With the exception of Kendrick’s favorite current collaborator (and tour mate) James Blake, the entirety of his Black Panther record is comprised of PoC musicians, emulating the cultural portrait Coogler has set out to make. It’s defined by the presence of Top Dawg Entertainment, Kendrick’s label, and the finest members of their roster like ScHoolboy Q, SZA and Jay Rock, while looping in rap/RnB greats like Anderson .Paak, Khalid and Rae Sremmurd’s Swae Lee too.
In Coogler’s film, the women of Wakanda are elevated from lazily constructed positions of subservience to become powerful characters with narrative-shaping responsibilities. They are warriors, scientists and even henchwomen, rather than the love interests and mothers that comic book history has usually painted them as. Similarly, on the Kendrick-curated record, women are defined by their ambition, and by how they weigh in on the debate at hand rather than the balladry and love songs they may have been subjected to otherwise. SZA’s sweeping verse on the album’s lead single “All the Stars” still bangs like it did the first time you heard it, and after her gross snubbing at last month’s chauvinistic Grammys, her attention-commanding performance reminds us of her influence and respect in RnB.

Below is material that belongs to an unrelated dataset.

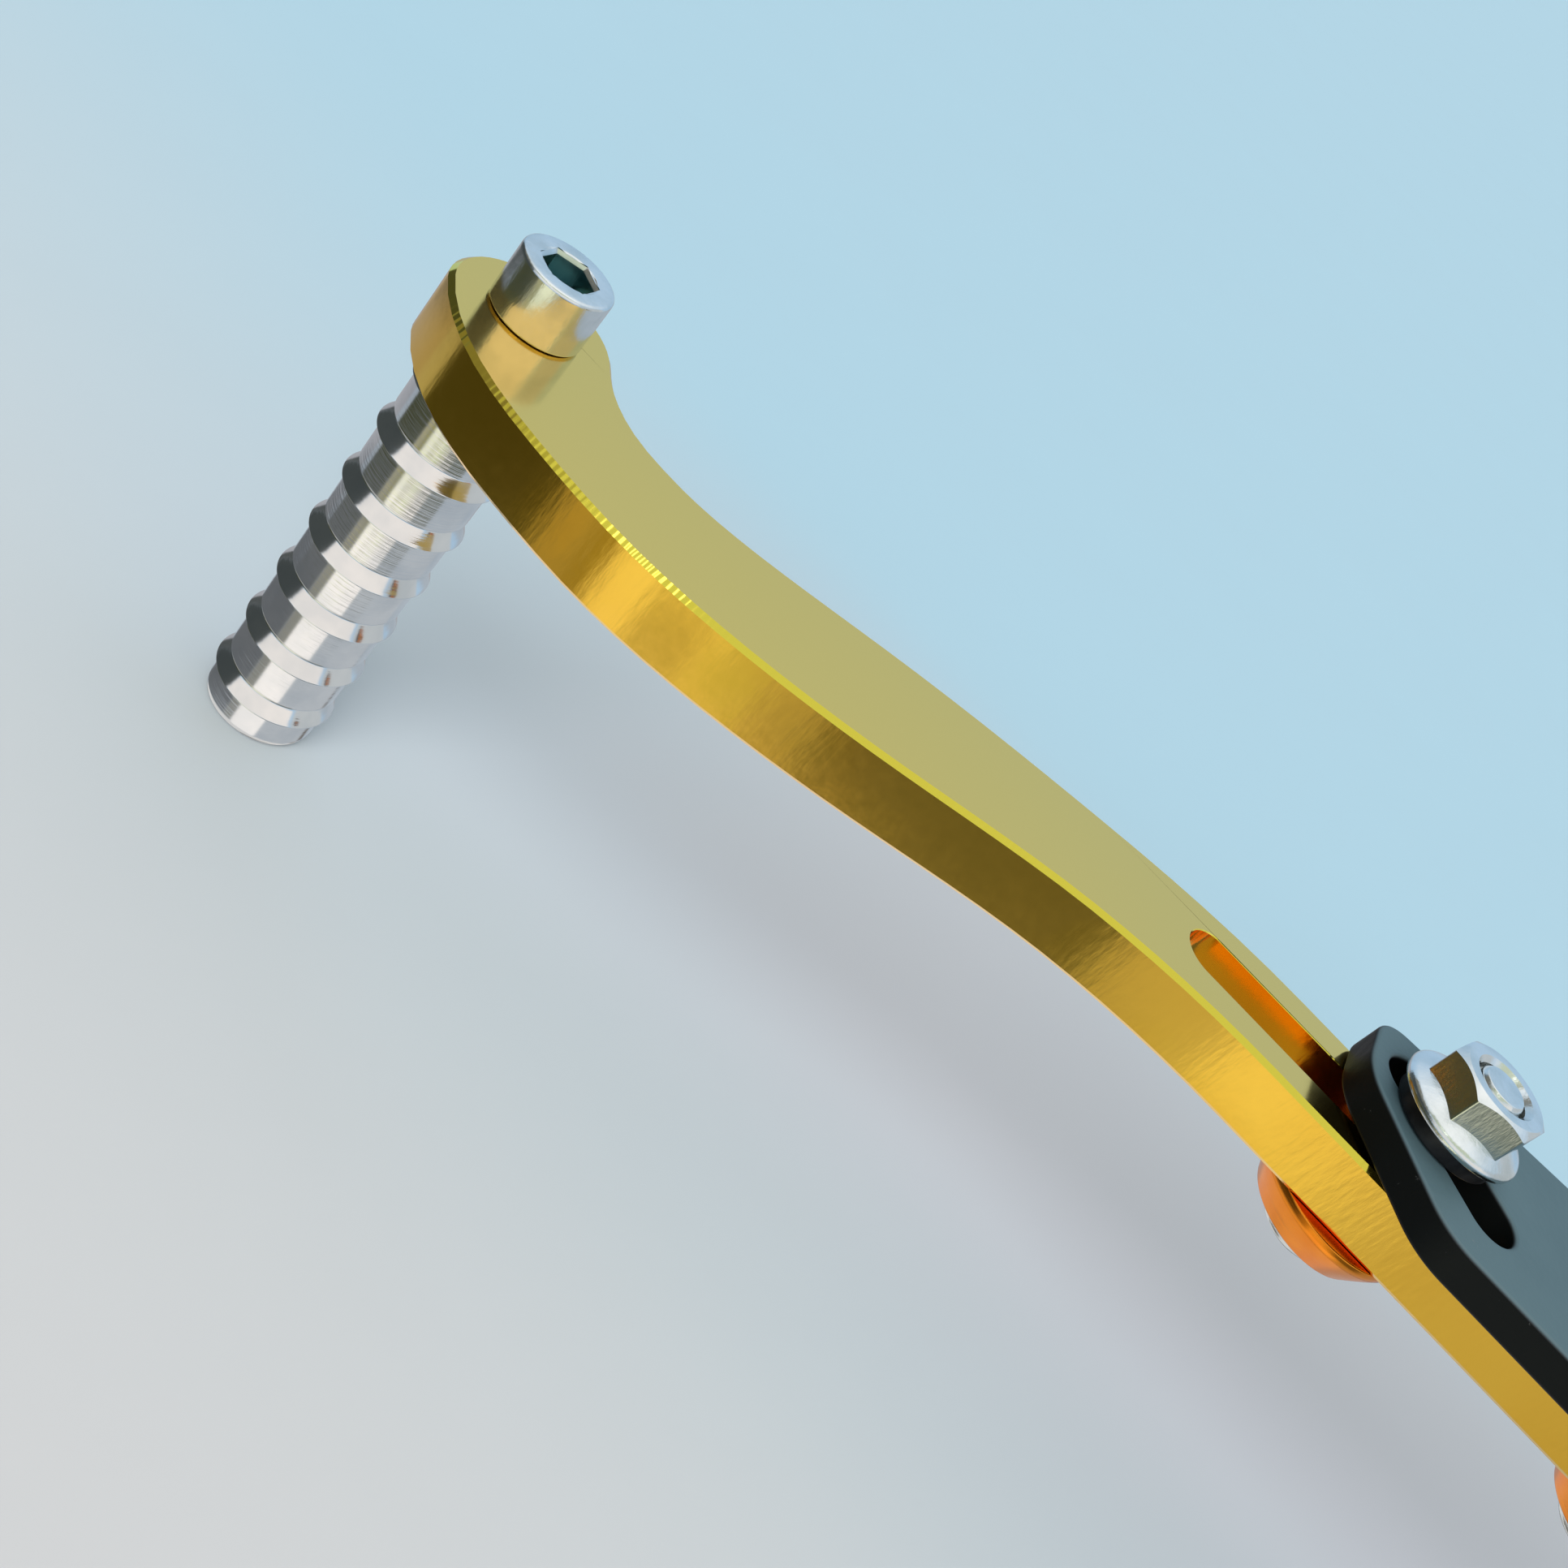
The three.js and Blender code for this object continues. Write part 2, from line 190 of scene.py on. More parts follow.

Jorja Smith, the Brit Awards Critics’ Choice winner who made her Stateside impact on Drake’s More Life mixtape, provides one of the record’s more low-key entries with “I Am,” seemingly dealing with the issue of her own identity being debated and suppressed by those who don’t value her perspective. “Try and shoot me down for voicing my own opinion / Triggerin’ a part of me that’s always been indifferent,” she sings.
Perhaps one of the record’s biggest surprises comes on “Opps” – the relentless, brutal track from Vince Staples and Yugen Blakrok. Hailing from South Africa, Yugen Blakrok is a name few of us have heard, but her no bullshit verse on “Opps” is Black Panther at its most bombastic and effective. “Flowers on my mind, but the rhyme style sinister / Stand behind my own bars, like a seasoned criminal”, she spits, owning the space she shares with one of the industry’s most prolific rappers.
SOB x RBE are another burgeoning talent making their mark here. Hailing from Vallejo, California, the six-strong hip-hop group lay down belligerent bars on a DJ Dahi & CuBeatz produced beat for “Paramedic!.” Kendrick paves the way for them on the intro, before the group parlay their individual verses into an expletive heavy track about the dangerous nature of their delivery.
Similarly, Coogler’s Black Panther makes great use of its young talents. Letitia Wright who plays Shuri, the super smart, science-savvy younger sister of T’Challa, gives a scene-stealing performance, mixing intellect with surprising, millennial-friendly comedy – her character slips in a “What are thoooose?” gag! Wright and her character are the epitome of what makes this Marvel venture so great. Its inclusiveness, for once, doesn’t feel like a forced, conscious decision; it’s just a part of Black Panther’s blood.
For those who are only here to witness a new Kendrick record, don’t go off the track list as a pick-and-choose way of what songs you want to listen to, because all of it is pretty impressive. Beyond his curating role, K.Dot makes his mark on pretty much every song on here. He appears uncredited on nearly every track, delivering surprise verses and jumping in on hooks left, right and center.
The idea that the work of Ryan Coogler and Kendrick Lamar would wind up being so brilliant is nothing miraculous, really; we should expect excellence from those who have had a track record of giving it to us already. But if there’s anything revelatory we can take from Black Panther – as a film and a curated soundtrack – it’s the way these two artists have managed to prove to major film studios, the vast majority of which are ran by white men, that stories and projects helmed by people of color have the same mass appeal of their unwaveringly supported counterparts.
Kendrick’s Black Panther soundtrack is a unifying work – like a great, mixtape-like artist showcase – that captures the spirit of Coogler’s film perfectly. He gets to the heart of what the film is so excellent at portraying: that the discussion of identity in popular media can be thorough, articulate and perception shifting; that women’s voices are an interesting and vital part of the narrative; and that young, or unsung talents can prove their worth on their own terms – approval not needed.